Suspend school assessments and reboot standards, Labour demands
Education Secretary John Swinney is being urged to suspend standard testing in Scotland's schools.
Labour said the tests, which youngsters undergo in P1 P4, P7 and S3, are an attempt by the Scottish Government at “fabricating its own credibility” on educational attainment.
Education spokesman Iain Gray urged ministers to halt the use of tests following feedback from teachers earlier this month that P1 pupils had been left shaking, crying and distressed by the “unnecessary and cruel” assessments.
That is part of a five-point plan Labour has produced, which it says would “reboot standards in Scottish schools”.
The Educational Institute of Scotland (EIS) teaching union has already submitted more than 170 pages of comments from its members to ministers on the testing regime, describing the contents as “grim reading”.

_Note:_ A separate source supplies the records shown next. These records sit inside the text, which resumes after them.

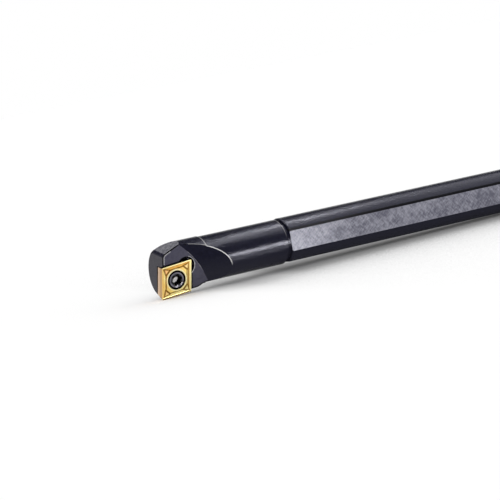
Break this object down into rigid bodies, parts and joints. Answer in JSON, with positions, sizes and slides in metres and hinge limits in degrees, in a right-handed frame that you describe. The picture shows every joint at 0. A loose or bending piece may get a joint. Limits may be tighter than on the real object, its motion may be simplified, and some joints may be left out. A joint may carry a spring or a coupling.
{
  "type": "indexable boring bar",
  "caption": "Steel boring bar with a flatted round shank, a slim neck and a milled head that holds a coated rhombic carbide insert with a countersunk screw.",
  "frame": {"origin": "centre of the flat end face at the rear of the shank, on the shank's axis", "axes": "+X along the shank's axis, out of the rear end and away from the cutting end; -Y out of the rake side; -Z towards the side that the cutting corner points to"},
  "size_m": [0.16, 0.0143, 0.0163],
  "materials": {
    "oxide_steel": "satin",
    "coated_carbide": "satin",
    "screw_steel": "satin"
  },
  "bodies": {
    "root": {"bar_body": "oxide_steel", "cutting_insert": "coated_carbide", "clamp_screw": "screw_steel"}
  },
  "joints": []
}
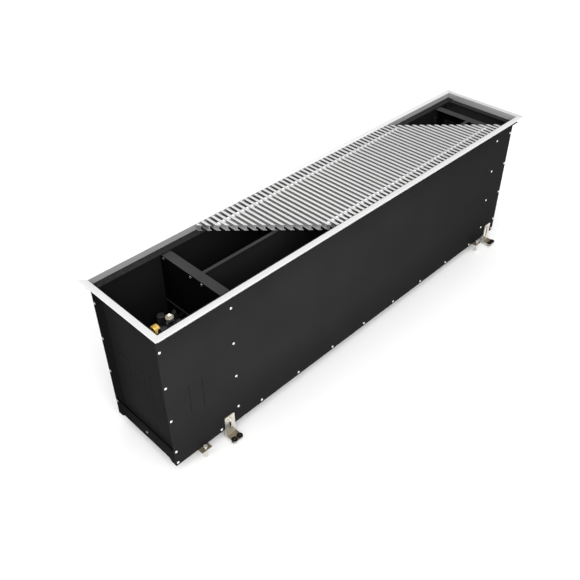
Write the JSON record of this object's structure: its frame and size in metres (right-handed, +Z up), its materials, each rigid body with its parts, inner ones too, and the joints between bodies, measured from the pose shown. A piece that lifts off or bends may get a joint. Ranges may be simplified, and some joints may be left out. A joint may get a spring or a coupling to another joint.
{
  "type": "trench_convector_heater",
  "caption": "Deep trench convector heater: black steel casing under an aluminium floor frame, slatted grille cut on the slant, finned exchanger, valves, levelling bolts and brackets",
  "frame": {"origin": "On the sub-floor, at the middle of the part's bounding box seen from above, at the height of the levelling bolts' lower ends", "axes": "+X along the heater away from the valves, +Y to the rear side, +Z up"},
  "size_m": [1.485, 0.3224, 0.488],
  "materials": {
    "casing_steel": "satin black powder coat",
    "frame_aluminium": "clear anodised",
    "grille_aluminium": "clear anodised",
    "grille_wire": "drawn wire",
    "black_rubber": "matt",
    "copper": "drawn copper",
    "nickel_brass": "nickel plated brass",
    "yellow_brass": "bare brass",
    "dark_metal": "dark plated brass",
    "black_plastic": "moulded",
    "rivet_aluminium": "bright",
    "zinc_steel": "zinc plated"
  },
  "bodies": {
    "base": {"front_side_panel": "casing_steel", "rear_side_panel": "casing_steel", "left_end_plate": "casing_steel", "right_end_plate": "casing_steel", "bottom_pan": "casing_steel", "left_partition": "casing_steel", "right_partition": "casing_steel", "centre_divider": "casing_steel", "frame_front_rail": "frame_aluminium", "frame_rear_rail": "frame_aluminium", "frame_left_rail": "frame_aluminium", "frame_right_rail": "frame_aluminium", "frame_corner_keys": "frame_aluminium", "grille_support_strips": "black_rubber", "exchanger_fins": "frame_aluminium", "exchanger_tubes": "copper", "exchanger_return_bends": "copper", "exchanger_end_sheets": "frame_aluminium", "exchanger_brackets": "casing_steel", "supply_valve_body": "dark_metal", "supply_union_nut": "yellow_brass", "supply_coupling": "dark_metal", "return_valve_body": "dark_metal", "return_union_nut": "dark_metal", "return_coupling": "dark_metal", "air_vent_body": "dark_metal", "side_rivets": "rivet_aluminium", "end_rivets": "rivet_aluminium", "partition_rivets": "rivet_aluminium", "levelling_tabs": "zinc_steel", "levelling_nuts": "zinc_steel", "bracket_bolts": "zinc_steel", "bracket_washers": "zinc_steel", "bracket_nuts": "zinc_steel"},
    "grille": {"grille_slats": "grille_aluminium", "grille_spacers": "grille_aluminium", "grille_wires": "grille_wire"},
    "supply_cap": {"supply_valve_cap": "black_plastic"},
    "return_cap": {"return_valve_cap": "nickel_brass"},
    "vent_screw": {"air_vent_screw": "dark_metal"},
    "front_left_foot_bracket": {"front_left_bracket": "zinc_steel", "front_left_bushes": "black_rubber"},
    "front_left_bolt": {"front_left_levelling_bolt": "zinc_steel"},
    "front_right_foot_bracket": {"front_right_bracket": "zinc_steel", "front_right_bushes": "black_rubber"},
    "front_right_bolt": {"front_right_levelling_bolt": "zinc_steel"},
    "rear_left_foot_bracket": {"rear_left_bracket": "zinc_steel", "rear_left_bushes": "black_rubber"},
    "rear_left_bolt": {"rear_left_levelling_bolt": "zinc_steel"},
    "rear_right_foot_bracket": {"rear_right_bracket": "zinc_steel", "rear_right_bushes": "black_rubber"},
    "rear_right_bolt": {"rear_right_levelling_bolt": "zinc_steel"}
  },
  "joints": [
    {"name": "grille_lift", "type": "slide", "parent": "base", "child": "grille", "axis": [0, 0, 1], "range_m": [0, 0.06]},
    {"name": "front_left_bracket_slide", "type": "slide", "parent": "base", "child": "front_left_foot_bracket", "axis": [0, 0, 1], "range_m": [0, 0.029]},
    {"name": "front_left_levelling", "type": "slide", "parent": "base", "child": "front_left_bolt", "axis": [0, 0, 1], "range_m": [-0.006, 0.02]},
    {"name": "front_right_bracket_slide", "type": "slide", "parent": "base", "child": "front_right_foot_bracket", "axis": [0, 0, 1], "range_m": [0, 0.029]},
    {"name": "front_right_levelling", "type": "slide", "parent": "base", "child": "front_right_bolt", "axis": [0, 0, 1], "range_m": [-0.006, 0.02]},
    {"name": "rear_left_bracket_slide", "type": "slide", "parent": "base", "child": "rear_left_foot_bracket", "axis": [0, 0, 1], "range_m": [0, 0.029]},
    {"name": "rear_left_levelling", "type": "slide", "parent": "base", "child": "rear_left_bolt", "axis": [0, 0, 1], "range_m": [-0.006, 0.02]},
    {"name": "rear_right_bracket_slide", "type": "slide", "parent": "base", "child": "rear_right_foot_bracket", "axis": [0, 0, 1], "range_m": [0, 0.029]},
    {"name": "rear_right_levelling", "type": "slide", "parent": "base", "child": "rear_right_bolt", "axis": [0, 0, 1], "range_m": [-0.006, 0.02]},
    {"name": "supply_cap_turn", "type": "hinge", "parent": "base", "child": "supply_cap", "pos_m": [-0.5778, 0.086, 0.304], "axis": [0, 0, 1], "continuous": true},
    {"name": "return_cap_turn", "type": "hinge", "parent": "base", "child": "return_cap", "pos_m": [-0.5778, 0.046, 0.328], "axis": [0, 0, 1], "continuous": true},
    {"name": "vent_screw_turn", "type": "hinge", "parent": "base", "child": "vent_screw", "pos_m": [-0.5373, 0.086, 0.3], "axis": [0, 0, 1], "range_deg": [0, 360]}
  ]
}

The Scottish National Standardised Assessments were brought in by the SNP as part of efforts to close the attainment gap in schools - which First Minister Nicola Sturgeon has insisted is her top priority.
But Labour argued it would be more useful for Scotland to take part in international education surveys.
Mr Gray called on ministers to re-enter the country into both the Progress in International Reading Literacy Study (PIRLS) and the Trends in International Mathematics and Science Study (TIMSS) - something the Government said had helped by “greatly reducing the burden of national survey participation on schools”.
The Labour MSP said: “Scotland's schools should be the best in the world, but that means facing the rest of the world when measuring the performance of our schools.
“The SNP is attempting to remove an internationally recognised standard of educational attainment, this is an inward-looking step and could have a detrimental effect on how we perform as a country.
“The SNP should drop this decision and suspend their standardised assessments which have left pupils in tears.
“The Government should reintroduce a new Scottish Survey of Literacy and Numeracy, and renew participation in PIRLS and TIMSS.
“After 11 years in Government the SNP are manufacturing their own accountability, picking and choosing measures of attainment.
“The education of our young people is clearly not the 'top priority' the First Minister claimed. Instead, her Government is focused on fabricating its own credibility."